SHORT PROBLEM: Below are records; reproduce exactly the lines from the one that has "Keep writing the" through the one that has "return point +", ends included, and nothing more.

Dataset entries:
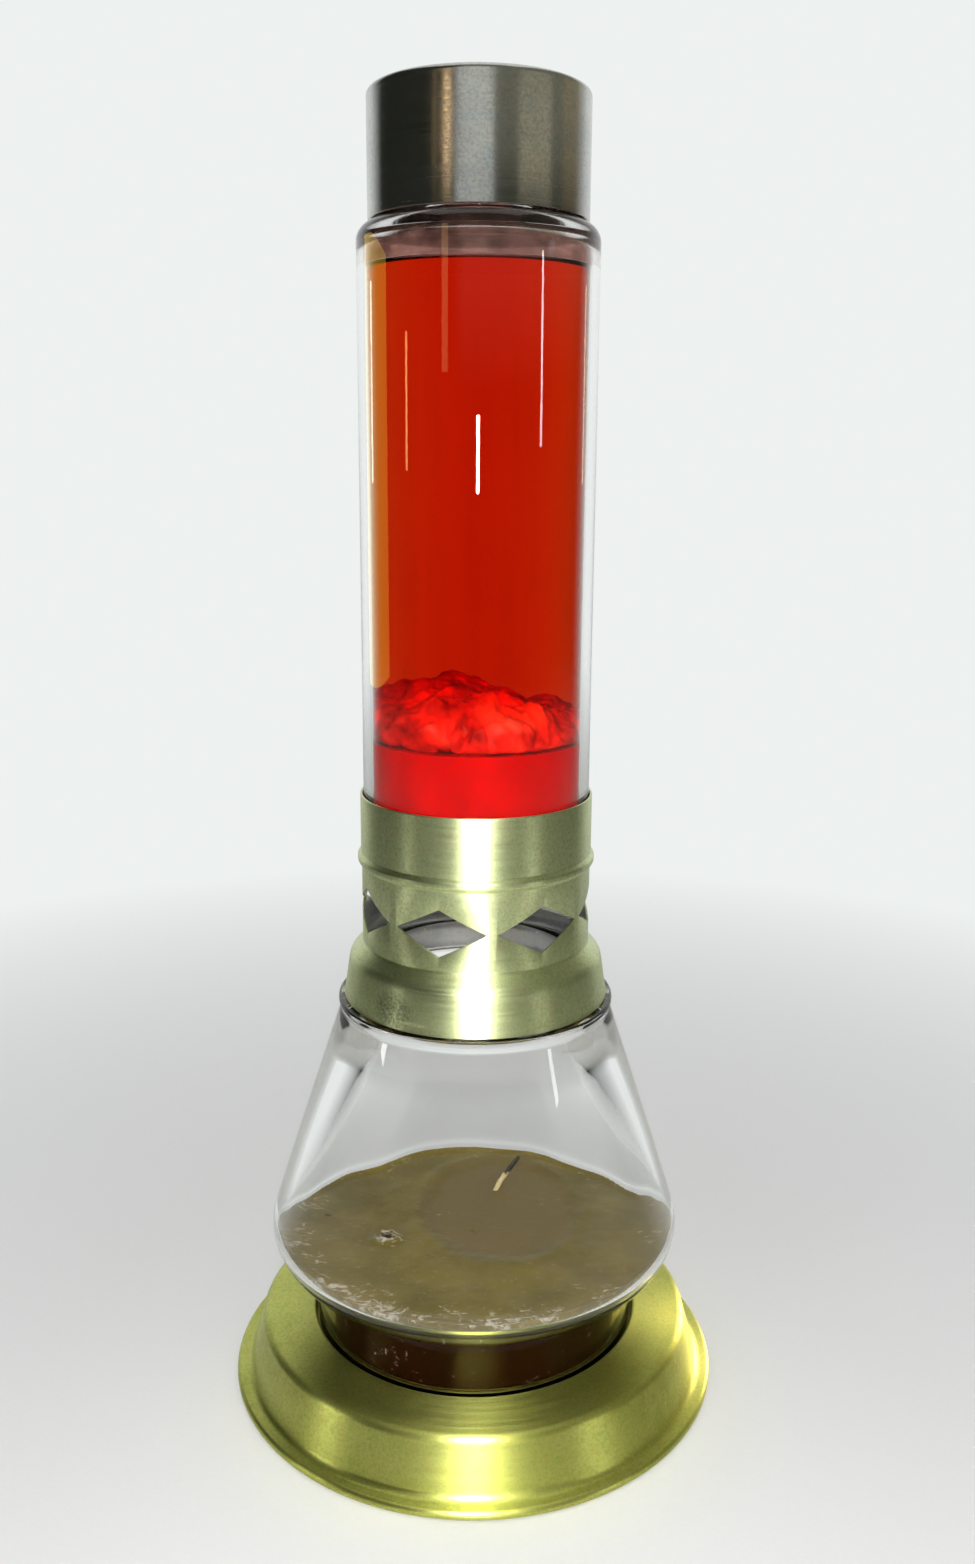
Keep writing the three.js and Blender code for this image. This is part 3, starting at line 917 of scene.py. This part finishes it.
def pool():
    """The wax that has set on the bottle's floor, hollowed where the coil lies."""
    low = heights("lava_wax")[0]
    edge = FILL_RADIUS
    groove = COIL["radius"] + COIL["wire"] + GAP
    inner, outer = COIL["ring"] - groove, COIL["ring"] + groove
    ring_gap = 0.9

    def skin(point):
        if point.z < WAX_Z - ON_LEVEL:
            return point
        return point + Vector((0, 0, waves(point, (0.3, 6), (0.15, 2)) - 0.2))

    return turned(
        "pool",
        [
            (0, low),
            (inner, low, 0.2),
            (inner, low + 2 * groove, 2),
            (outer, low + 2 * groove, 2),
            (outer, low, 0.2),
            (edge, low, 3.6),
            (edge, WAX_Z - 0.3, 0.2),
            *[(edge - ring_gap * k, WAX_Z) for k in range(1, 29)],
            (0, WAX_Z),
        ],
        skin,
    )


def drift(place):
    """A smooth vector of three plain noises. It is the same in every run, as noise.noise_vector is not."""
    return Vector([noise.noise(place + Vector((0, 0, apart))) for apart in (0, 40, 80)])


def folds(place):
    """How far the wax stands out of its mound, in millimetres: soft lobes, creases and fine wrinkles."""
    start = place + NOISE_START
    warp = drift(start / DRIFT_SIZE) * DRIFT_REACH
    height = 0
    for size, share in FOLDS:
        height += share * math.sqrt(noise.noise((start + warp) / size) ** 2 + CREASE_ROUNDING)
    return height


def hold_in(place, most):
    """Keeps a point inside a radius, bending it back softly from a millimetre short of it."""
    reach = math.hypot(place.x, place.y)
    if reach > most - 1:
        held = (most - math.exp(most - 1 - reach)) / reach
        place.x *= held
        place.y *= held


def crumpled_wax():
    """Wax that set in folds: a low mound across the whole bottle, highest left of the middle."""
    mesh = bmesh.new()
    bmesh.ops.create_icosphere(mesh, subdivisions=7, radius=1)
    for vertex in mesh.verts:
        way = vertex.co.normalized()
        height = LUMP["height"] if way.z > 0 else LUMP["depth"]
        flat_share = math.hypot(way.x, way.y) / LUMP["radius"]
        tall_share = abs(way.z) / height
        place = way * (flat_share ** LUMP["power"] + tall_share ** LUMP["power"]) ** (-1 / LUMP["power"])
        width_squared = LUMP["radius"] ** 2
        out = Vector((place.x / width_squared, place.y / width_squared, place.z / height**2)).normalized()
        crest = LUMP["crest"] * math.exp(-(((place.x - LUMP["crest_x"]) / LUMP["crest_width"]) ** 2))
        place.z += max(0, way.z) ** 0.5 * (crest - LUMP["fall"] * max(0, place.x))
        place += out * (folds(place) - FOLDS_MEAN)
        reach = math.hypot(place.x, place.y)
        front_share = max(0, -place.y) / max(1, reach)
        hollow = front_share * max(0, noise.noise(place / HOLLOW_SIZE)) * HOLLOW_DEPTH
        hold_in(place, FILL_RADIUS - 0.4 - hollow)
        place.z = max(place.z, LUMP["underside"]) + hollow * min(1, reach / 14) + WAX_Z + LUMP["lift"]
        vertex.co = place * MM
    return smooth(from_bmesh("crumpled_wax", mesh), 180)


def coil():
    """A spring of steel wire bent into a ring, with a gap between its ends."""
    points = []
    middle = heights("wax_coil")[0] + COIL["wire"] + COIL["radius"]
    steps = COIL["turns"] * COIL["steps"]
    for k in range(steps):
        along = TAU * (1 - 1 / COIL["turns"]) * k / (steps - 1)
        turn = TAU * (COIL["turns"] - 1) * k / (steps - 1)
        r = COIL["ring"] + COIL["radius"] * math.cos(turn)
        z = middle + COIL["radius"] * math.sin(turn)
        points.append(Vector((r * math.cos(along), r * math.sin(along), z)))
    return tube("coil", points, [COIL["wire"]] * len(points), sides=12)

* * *

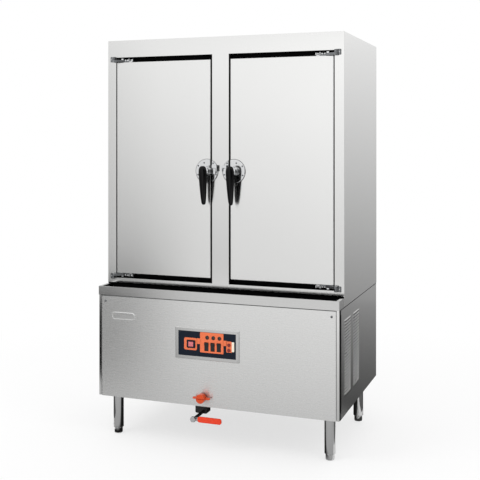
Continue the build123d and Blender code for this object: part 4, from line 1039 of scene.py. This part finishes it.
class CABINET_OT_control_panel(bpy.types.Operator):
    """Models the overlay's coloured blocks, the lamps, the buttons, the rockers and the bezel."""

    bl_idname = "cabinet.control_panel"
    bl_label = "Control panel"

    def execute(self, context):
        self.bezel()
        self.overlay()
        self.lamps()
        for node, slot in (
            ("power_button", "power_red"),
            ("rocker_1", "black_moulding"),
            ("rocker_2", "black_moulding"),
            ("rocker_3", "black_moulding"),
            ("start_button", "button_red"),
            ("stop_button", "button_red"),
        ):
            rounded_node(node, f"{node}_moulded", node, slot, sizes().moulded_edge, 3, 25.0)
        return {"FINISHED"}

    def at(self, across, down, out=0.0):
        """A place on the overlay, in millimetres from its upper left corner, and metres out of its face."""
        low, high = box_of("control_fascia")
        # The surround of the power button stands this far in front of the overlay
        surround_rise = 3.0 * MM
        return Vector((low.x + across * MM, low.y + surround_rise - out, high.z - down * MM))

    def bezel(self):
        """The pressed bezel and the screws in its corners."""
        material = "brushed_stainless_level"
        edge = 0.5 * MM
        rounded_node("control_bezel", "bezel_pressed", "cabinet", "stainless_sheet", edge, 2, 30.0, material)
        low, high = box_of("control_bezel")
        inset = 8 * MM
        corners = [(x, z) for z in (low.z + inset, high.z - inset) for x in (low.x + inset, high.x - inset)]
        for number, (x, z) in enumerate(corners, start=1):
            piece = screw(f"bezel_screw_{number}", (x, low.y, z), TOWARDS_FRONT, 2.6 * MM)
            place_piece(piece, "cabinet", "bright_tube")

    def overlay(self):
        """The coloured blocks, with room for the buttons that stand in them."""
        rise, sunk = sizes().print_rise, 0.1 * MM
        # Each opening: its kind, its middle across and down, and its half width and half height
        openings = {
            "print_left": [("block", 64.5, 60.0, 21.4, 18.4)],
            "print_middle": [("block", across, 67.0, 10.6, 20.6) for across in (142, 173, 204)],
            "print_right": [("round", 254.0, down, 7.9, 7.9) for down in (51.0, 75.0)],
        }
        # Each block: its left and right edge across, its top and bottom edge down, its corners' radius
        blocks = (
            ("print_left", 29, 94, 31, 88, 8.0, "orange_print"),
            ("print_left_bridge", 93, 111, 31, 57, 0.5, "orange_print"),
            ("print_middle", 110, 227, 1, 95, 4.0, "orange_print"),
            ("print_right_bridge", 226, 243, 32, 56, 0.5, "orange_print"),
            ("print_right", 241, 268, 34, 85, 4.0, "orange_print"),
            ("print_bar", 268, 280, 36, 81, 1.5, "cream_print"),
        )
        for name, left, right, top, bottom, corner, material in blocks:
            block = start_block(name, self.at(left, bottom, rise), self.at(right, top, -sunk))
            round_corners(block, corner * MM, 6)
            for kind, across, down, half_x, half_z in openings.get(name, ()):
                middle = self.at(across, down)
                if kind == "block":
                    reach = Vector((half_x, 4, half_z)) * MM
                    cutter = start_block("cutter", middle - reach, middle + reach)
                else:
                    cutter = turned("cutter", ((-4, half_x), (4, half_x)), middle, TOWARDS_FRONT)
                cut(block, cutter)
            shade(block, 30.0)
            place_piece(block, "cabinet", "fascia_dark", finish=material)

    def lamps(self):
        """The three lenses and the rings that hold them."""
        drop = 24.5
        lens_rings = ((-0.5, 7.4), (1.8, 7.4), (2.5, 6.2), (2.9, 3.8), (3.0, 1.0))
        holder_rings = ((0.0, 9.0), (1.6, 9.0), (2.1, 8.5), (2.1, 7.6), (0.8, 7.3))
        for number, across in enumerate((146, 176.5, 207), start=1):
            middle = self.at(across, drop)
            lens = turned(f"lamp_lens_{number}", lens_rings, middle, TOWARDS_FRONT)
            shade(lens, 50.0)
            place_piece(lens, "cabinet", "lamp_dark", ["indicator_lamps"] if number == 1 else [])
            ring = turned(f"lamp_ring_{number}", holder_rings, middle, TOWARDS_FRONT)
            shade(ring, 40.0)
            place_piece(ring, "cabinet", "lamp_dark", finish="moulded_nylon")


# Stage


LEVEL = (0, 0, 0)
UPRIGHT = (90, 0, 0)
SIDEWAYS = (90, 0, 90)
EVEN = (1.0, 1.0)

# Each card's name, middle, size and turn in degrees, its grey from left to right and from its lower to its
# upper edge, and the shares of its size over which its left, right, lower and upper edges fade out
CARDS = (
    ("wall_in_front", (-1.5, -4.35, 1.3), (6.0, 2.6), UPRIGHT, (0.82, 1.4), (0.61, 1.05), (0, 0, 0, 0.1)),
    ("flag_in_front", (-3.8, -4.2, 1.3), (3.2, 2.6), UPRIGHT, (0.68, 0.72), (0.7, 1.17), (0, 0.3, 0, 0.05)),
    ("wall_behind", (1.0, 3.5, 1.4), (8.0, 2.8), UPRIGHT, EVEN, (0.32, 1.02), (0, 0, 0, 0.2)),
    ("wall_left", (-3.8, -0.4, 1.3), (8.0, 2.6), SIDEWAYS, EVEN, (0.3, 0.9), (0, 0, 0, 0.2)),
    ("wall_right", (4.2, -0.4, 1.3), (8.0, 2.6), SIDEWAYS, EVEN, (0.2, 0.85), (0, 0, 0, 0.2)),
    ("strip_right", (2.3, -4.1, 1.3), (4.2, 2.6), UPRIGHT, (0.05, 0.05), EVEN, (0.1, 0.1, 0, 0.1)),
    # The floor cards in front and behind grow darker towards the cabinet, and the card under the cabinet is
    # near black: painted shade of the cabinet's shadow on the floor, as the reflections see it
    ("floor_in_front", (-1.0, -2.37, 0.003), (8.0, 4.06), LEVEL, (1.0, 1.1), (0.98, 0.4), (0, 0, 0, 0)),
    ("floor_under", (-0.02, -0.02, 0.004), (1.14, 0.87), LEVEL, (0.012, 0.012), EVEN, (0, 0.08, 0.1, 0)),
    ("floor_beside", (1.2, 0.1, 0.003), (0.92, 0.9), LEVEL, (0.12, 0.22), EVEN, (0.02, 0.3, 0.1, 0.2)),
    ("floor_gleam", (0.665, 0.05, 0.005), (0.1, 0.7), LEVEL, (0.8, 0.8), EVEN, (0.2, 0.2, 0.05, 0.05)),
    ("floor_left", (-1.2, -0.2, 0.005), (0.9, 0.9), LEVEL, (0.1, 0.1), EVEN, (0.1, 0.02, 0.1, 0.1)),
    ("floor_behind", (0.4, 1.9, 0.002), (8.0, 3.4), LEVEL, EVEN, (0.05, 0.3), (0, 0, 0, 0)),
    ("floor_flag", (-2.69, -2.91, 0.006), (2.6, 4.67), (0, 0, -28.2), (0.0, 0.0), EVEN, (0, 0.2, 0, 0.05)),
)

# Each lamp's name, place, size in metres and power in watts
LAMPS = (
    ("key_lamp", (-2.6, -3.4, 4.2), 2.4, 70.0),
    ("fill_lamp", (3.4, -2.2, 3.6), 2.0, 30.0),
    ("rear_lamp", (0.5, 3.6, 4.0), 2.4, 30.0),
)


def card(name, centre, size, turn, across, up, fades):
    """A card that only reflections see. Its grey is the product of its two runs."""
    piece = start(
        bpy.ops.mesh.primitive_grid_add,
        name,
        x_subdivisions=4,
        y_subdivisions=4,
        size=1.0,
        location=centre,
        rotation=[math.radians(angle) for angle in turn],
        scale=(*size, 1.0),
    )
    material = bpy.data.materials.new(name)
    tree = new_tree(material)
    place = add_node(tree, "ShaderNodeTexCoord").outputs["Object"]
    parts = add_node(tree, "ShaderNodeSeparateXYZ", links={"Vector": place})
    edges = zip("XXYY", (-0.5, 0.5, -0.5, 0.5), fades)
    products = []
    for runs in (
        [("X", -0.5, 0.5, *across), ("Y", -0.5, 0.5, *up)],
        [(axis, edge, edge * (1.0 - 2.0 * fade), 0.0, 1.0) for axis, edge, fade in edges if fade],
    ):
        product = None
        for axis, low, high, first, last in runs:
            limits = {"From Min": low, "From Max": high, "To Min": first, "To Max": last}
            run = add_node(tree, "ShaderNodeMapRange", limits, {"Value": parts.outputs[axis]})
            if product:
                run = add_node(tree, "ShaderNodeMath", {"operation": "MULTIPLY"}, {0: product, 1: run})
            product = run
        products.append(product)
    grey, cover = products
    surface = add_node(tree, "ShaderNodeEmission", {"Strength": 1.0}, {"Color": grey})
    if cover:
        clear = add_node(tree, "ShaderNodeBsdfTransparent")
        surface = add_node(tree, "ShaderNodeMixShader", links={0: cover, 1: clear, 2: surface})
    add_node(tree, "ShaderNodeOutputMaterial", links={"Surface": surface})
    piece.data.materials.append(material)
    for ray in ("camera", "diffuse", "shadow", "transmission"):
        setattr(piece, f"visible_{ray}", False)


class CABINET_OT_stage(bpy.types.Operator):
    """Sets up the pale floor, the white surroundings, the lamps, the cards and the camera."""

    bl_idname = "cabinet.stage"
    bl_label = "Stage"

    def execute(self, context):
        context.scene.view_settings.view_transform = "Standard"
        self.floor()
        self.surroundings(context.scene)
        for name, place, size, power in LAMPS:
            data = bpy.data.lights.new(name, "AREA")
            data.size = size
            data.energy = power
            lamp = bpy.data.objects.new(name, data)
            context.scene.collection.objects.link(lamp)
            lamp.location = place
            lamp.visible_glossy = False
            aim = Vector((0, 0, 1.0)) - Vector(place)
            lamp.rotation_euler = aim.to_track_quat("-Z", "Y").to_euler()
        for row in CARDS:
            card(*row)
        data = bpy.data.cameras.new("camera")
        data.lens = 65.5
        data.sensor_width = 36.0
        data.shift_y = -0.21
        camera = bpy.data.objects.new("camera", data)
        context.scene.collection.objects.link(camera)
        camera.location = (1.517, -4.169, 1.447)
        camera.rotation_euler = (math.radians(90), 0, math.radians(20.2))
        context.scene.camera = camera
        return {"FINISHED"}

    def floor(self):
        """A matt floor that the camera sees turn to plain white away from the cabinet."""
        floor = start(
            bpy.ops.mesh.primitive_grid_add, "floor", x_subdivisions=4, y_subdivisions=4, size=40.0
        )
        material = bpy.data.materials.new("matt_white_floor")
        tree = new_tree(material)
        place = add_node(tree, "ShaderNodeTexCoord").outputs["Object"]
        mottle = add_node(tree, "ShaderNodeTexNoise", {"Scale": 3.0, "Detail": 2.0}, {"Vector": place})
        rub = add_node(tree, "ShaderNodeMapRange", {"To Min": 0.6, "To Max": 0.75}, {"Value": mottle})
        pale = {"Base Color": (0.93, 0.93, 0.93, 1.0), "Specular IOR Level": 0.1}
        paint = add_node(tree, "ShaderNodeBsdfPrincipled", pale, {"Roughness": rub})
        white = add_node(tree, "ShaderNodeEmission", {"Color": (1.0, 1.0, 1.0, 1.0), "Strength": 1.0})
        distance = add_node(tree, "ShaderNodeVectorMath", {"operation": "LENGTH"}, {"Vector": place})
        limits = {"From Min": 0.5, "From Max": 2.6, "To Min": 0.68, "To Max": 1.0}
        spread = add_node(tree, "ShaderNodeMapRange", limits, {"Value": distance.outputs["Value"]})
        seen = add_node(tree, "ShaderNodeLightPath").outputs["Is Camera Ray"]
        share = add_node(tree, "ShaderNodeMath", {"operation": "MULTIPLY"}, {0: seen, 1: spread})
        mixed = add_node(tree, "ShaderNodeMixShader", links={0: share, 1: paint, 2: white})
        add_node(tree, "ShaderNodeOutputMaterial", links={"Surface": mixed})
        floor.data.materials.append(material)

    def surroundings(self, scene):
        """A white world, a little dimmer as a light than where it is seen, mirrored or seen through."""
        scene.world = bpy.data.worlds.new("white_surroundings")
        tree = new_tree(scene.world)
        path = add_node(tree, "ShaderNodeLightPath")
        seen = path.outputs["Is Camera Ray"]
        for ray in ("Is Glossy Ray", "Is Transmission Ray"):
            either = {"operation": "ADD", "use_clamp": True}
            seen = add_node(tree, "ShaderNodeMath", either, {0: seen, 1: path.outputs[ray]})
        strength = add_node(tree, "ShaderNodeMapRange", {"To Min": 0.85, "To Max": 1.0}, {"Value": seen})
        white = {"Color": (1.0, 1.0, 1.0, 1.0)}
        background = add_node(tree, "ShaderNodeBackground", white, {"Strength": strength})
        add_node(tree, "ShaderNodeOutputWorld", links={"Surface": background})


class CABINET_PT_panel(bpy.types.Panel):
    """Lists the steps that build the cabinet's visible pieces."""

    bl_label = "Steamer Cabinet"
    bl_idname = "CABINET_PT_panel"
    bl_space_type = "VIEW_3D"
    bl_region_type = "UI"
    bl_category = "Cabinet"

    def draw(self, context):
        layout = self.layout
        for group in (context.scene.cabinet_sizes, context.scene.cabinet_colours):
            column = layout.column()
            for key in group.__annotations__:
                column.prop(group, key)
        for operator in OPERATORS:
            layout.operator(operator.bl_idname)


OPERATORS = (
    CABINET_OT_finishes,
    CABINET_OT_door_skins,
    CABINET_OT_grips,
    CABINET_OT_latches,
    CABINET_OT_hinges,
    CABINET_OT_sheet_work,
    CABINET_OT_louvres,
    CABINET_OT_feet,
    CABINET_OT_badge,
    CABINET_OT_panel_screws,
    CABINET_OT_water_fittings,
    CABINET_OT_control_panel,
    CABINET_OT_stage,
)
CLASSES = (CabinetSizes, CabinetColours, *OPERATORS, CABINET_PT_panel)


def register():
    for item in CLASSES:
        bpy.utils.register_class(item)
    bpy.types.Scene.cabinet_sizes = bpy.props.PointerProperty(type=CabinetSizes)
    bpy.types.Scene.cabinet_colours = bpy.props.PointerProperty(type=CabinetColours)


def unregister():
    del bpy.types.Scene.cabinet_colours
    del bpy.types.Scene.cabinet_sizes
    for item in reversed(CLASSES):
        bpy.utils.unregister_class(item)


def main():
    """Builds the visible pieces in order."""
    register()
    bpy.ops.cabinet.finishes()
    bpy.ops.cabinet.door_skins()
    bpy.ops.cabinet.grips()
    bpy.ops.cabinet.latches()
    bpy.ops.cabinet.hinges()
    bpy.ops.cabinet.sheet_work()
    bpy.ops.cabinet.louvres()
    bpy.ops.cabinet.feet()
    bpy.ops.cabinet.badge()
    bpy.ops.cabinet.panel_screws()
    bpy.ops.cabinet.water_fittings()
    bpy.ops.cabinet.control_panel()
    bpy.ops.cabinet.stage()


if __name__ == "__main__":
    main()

FINAL RESULT:
Keep writing the three.js and Blender code for this image. This is part 3, starting at line 917 of scene.py. This part finishes it.
def pool():
    """The wax that has set on the bottle's floor, hollowed where the coil lies."""
    low = heights("lava_wax")[0]
    edge = FILL_RADIUS
    groove = COIL["radius"] + COIL["wire"] + GAP
    inner, outer = COIL["ring"] - groove, COIL["ring"] + groove
    ring_gap = 0.9

    def skin(point):
        if point.z < WAX_Z - ON_LEVEL:
            return point
        return point + Vector((0, 0, waves(point, (0.3, 6), (0.15, 2)) - 0.2))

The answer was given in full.